Dave King February 8, 2013 at 3:34 pm


I recently started doing a 2 step mash, with the base malts at 145 to 148°F, for about 45 min., followed by addition of the specialty malts, and some hot water to raise the mash to about 152 to 155°F for about 20 min. before Vorlauf. Gordon Strong suggested something like this, and it seems to give excellent flavor, as well as very good extraction. I’ll keep experimenting with it.

I see you’re speaking at the Philly NHC, see you there. Good article, thanks.

Dave King, BIER

Andy April 25, 2014 at 1:03 am


It would be nice for those of us that live outside the US if you could also add degrees Celsius in your articles.

It would save a lot of jumping backwards and forwards to conversion sites.

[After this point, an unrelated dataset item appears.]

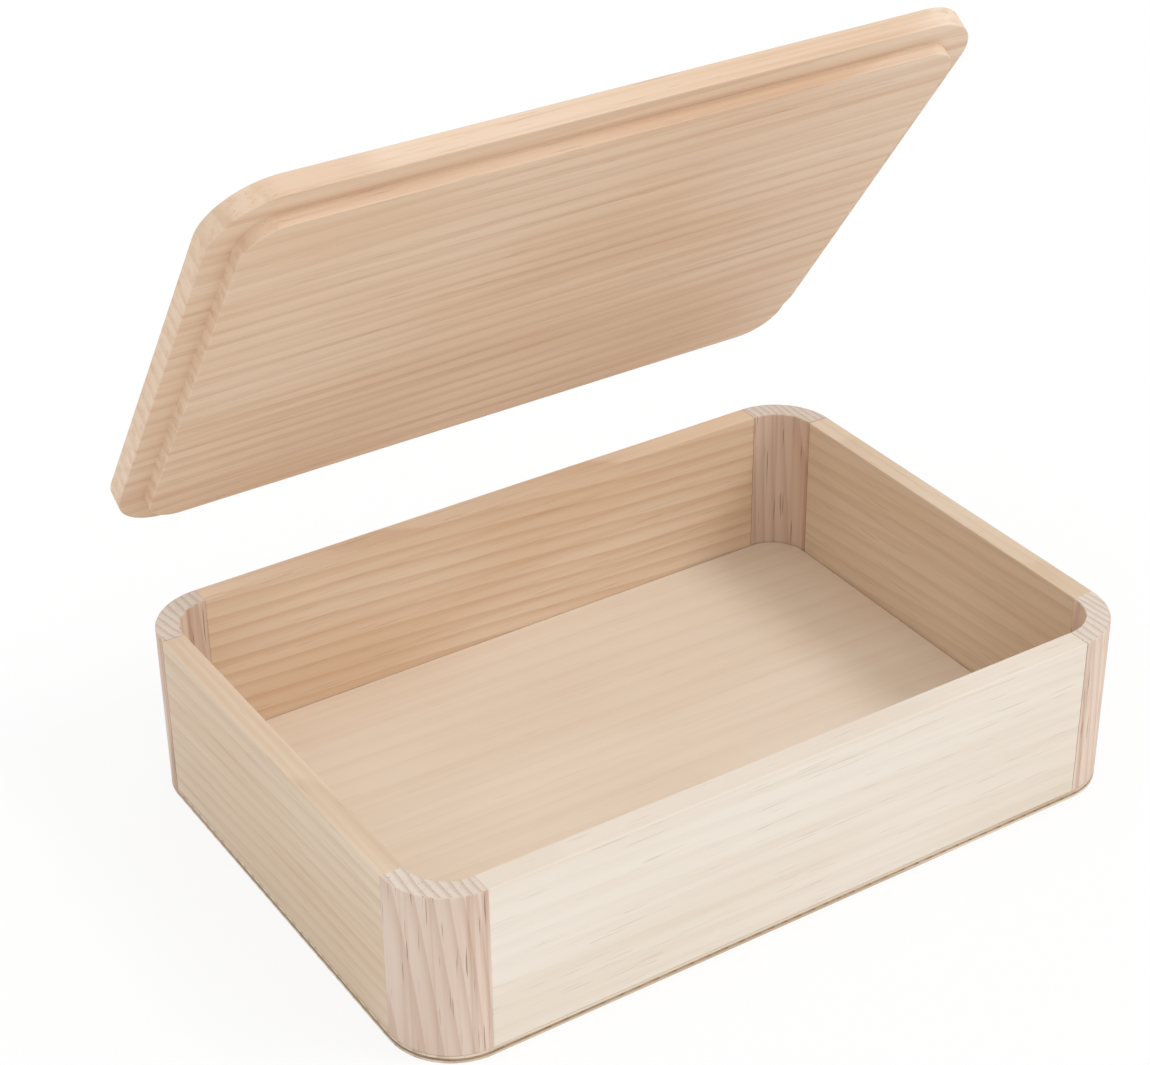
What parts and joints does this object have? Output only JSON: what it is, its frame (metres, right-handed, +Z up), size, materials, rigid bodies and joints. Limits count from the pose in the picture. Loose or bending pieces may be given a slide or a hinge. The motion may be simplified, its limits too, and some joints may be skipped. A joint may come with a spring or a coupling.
{
  "type": "wooden box",
  "caption": "Shallow open wooden box with rounded corner blocks, butt-jointed board walls, a plywood base and a stepped lift-off lid.",
  "frame": {"origin": "centre of the box's underside", "axes": "+X along the long side to the right, +Y towards the back, +Z up"},
  "size_m": [0.3, 0.2304, 0.2715],
  "materials": {
    "base_face_ply": "raw plywood face",
    "base_core_ply": "raw plywood core, grain across",
    "floor_wood": "raw, planed smooth",
    "long_board_wood": "raw, planed smooth",
    "short_board_wood": "raw, planed smooth",
    "corner_wood": "raw, sanded round, end grain on the rim",
    "lid_wood": "raw, planed smooth"
  },
  "bodies": {
    "box": {"base_lower_ply": "base_face_ply", "base_core_ply": "base_core_ply", "base_upper_ply": "base_face_ply", "floor_board": "floor_wood", "front_board": "long_board_wood", "back_board": "long_board_wood", "left_board": "short_board_wood", "right_board": "short_board_wood", "front_left_corner_block": "corner_wood", "front_right_corner_block": "corner_wood", "back_right_corner_block": "corner_wood", "back_left_corner_block": "corner_wood"},
    "lid": {"lid": "lid_wood"}
  },
  "joints": [
    {"name": "lid_lift", "type": "hinge", "parent": "box", "child": "lid", "pos_m": [0, 0.137, 0.0685], "axis": [1, 0, 0], "range_deg": [0, 55]}
  ]
}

The same would also apply to all other imperial/metric measures.

Many thanks

James June 1, 2014 at 11:07 pm


I multistep mash (40* C, 50*C, and finally 65*C) by way of heat infusion with two sets of coils (one in my brew kettle and one in my mash tun). I use the water I am heating to raise the temperature of my mash and once the temperatures of multi-step are reached, I transfer the boiled water into a separate cooler for the strike water. This seems to work quite nicely for me, even though it takes a little longer to achieve (whole process for mash out is about 3-1/2 hours – boiling start to fly sparge finish). This is much to the dismay and disbelief of all the local homebrew distributors. According to them, I am just wasting my time……I beg to differ…. I realize that almost all grains are now well modified to be efficient with a single temperature mash….but it lacks the ability to control the body and profile of your beer. With multi-step infusion, I can play around with the ability to make my beer sweeter or dryer, efficiency has reached 85%, where most get around 75% (mostly due to my sparging technique – no joking) and the clarity really comes through when fermented at the optimum range of the Yeast. All this in an environment detrimental to home brewing in my garage of southern California (thank you sons of fermentation for the concept of a fermentation chiller system which is priceless). Only downside I can see, my wife not wanting me to spend all day on a brewing session, to which I say “Perfection takes time – my time”.